I think the Novartis executives did not take that into account when they launched this legal battle. Obviously, after the first impetus, they continued on to the end, and today they’re going to see repercussions.

Q: What could those consequences be?

A: It should be a lesson for the rest of the countries of the developing South. They should try to follow India’s example and introduce in their legislation clauses like the ones contained in article 3d, which restricts and sets criteria with respect to what amounts to innovation, which is necessary in order to grant a patent. That there can’t just be a small change, which is sometimes merely cosmetic, to a molecule in the medication.

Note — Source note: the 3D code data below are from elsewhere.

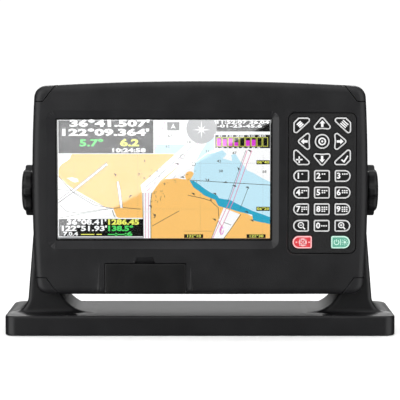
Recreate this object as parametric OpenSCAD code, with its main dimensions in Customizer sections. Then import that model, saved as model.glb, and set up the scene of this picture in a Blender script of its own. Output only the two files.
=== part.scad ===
// Marine chartplotter display head on a yoke bracket.
// Millimetres. +Z up, the screen faces -Y, X runs to the right seen from the front.
// Origin: middle of the underside of the bracket's base plate.

/* [Bracket base] */
// Width of the base plate at its front
base_w = 285; // [276:1:290]
// Width of the base plate at its back
base_w_back = 289; // [278:1:292]
// Depth of the base plate, front to back
base_d = 80; // [76:1:100]
// Thickness of the base plate
base_t = 14.5; // [12:0.5:15]
// Corner radius at the front of the base plate
base_front_r = 8; // [4:1:14]
// Corner radius at the back of the base plate
base_back_r = 10; // [6:1:16]
// Distance between base screws, left to right
base_hole_x = 188; // [184:1:200]
// Distance between base screws, front to back
base_hole_y = 66; // [64:1:67]
// Diameter of the base screw holes
base_hole_d = 5.5; // [4:0.5:6]
// Diameter of the countersink at the top of a base screw hole
base_sink_d = 10; // [8:0.5:10]

/* [Bracket legs] */
// Height of the tilt axis above the underside of the base
pivot_z = 104; // [102:1:108]
// Half distance between the inner faces of the legs at the tilt axis
leg_inner = 112; // [112:0.5:113]
// Half distance between the outer seats of the legs at the tilt axis
leg_outer = 121.6; // [121:0.1:123]
// Depth of a leg where it meets the base
leg_d_base = 44; // [40:1:46]
// Radius of the round top end of a leg
leg_end_r = 17; // [15:0.5:18]
// Radius of the large inside corner between a leg and the base
leg_fillet_in = 26; // [20:1:26]
// Radius of the outside corner between a leg and the base
leg_fillet_out = 12; // [8:1:12]
// Diameter of the pivot hole in a leg
leg_bore_d = 6.12; // [6.04:0.02:6.18]

/* [Head] */
// Width of the bezel at mid height
bezel_w = 244; // [242:0.5:246]
// Height of the bottom edge of the bezel
bezel_z0 = 30; // [29.8:0.1:30.4]
// Height of the top edge of the bezel at the middle
bezel_z1 = 185.1; // [184:0.1:187]
// Radius of the bezel's corners seen from the front
bezel_corner_r = 9; // [7:0.5:11]
// Y of the front of the bezel at its middle
bezel_y0 = -40; // [-40.5:0.1:-40]
// Y of the back of the bezel flange
flange_y = -28; // [-28.5:0.1:-28]
// Rounding of the bezel's front edges
bezel_edge_r = 5; // [2:0.5:6]
// Half width of the rear housing
house_hw = 104; // [102:0.5:104]
// Bottom of the rear housing
house_z0 = 41; // [40:0.5:42]
// Top of the rear housing
house_z1 = 174; // [172:0.5:175]
// Y of the back of the rear housing
house_y1 = 27; // [24:1:32]
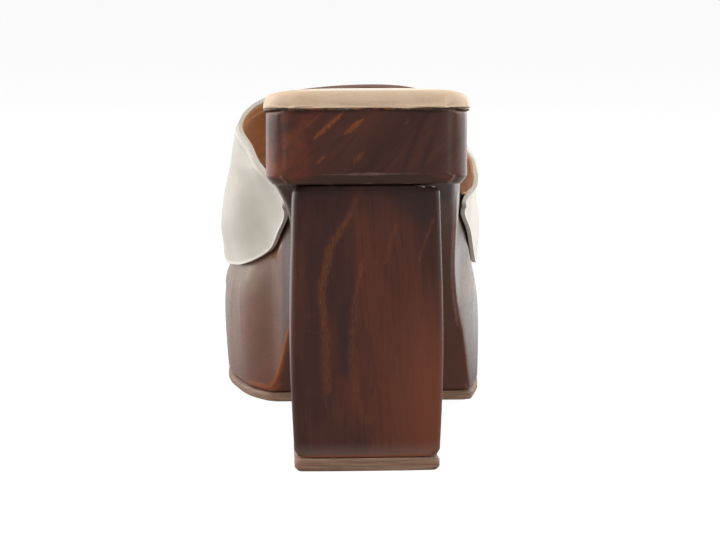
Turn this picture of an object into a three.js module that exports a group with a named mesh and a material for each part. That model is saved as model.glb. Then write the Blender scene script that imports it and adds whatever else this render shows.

Q: What prospect is there for the spread of that criterion?

A: In India, the Philippines and Argentina, that prohibition already exists, while others are introducing it through alternative routes.

Q: And other consequences?

A: India will be able to continue to make generic versions of all new medicines that are not truly original, and it will continue exporting them without any problem. It’s necessary to take into account the fact that 95 percent of the antiretrovirals consumed in Africa come from that Asian country.

So that means the Indian Court’s ruling is extremely important, with very concrete repercussions for that medicine and some 10,000 others that are on the waiting list in the patent office in New Delhi.

Q: What percentage of those could get patents?

A: In 2010, Argentina approved 2,000 pharmaceutical patents, and China 4,000. But actually, just 40 or 50 products a year are true innovations.

Q: Why that enormous difference between patents that are granted and truly innovative products?

A: The pharmaceutical industry is facing huge difficulties in coming up with innovations.

So it clings to a very short-sighted way of thinking, very short-term, but enormously profitable. This consists of launching incremental innovations, as they are called – in other words, a small product with just a gradual change, but accompanied by a major marketing campaign.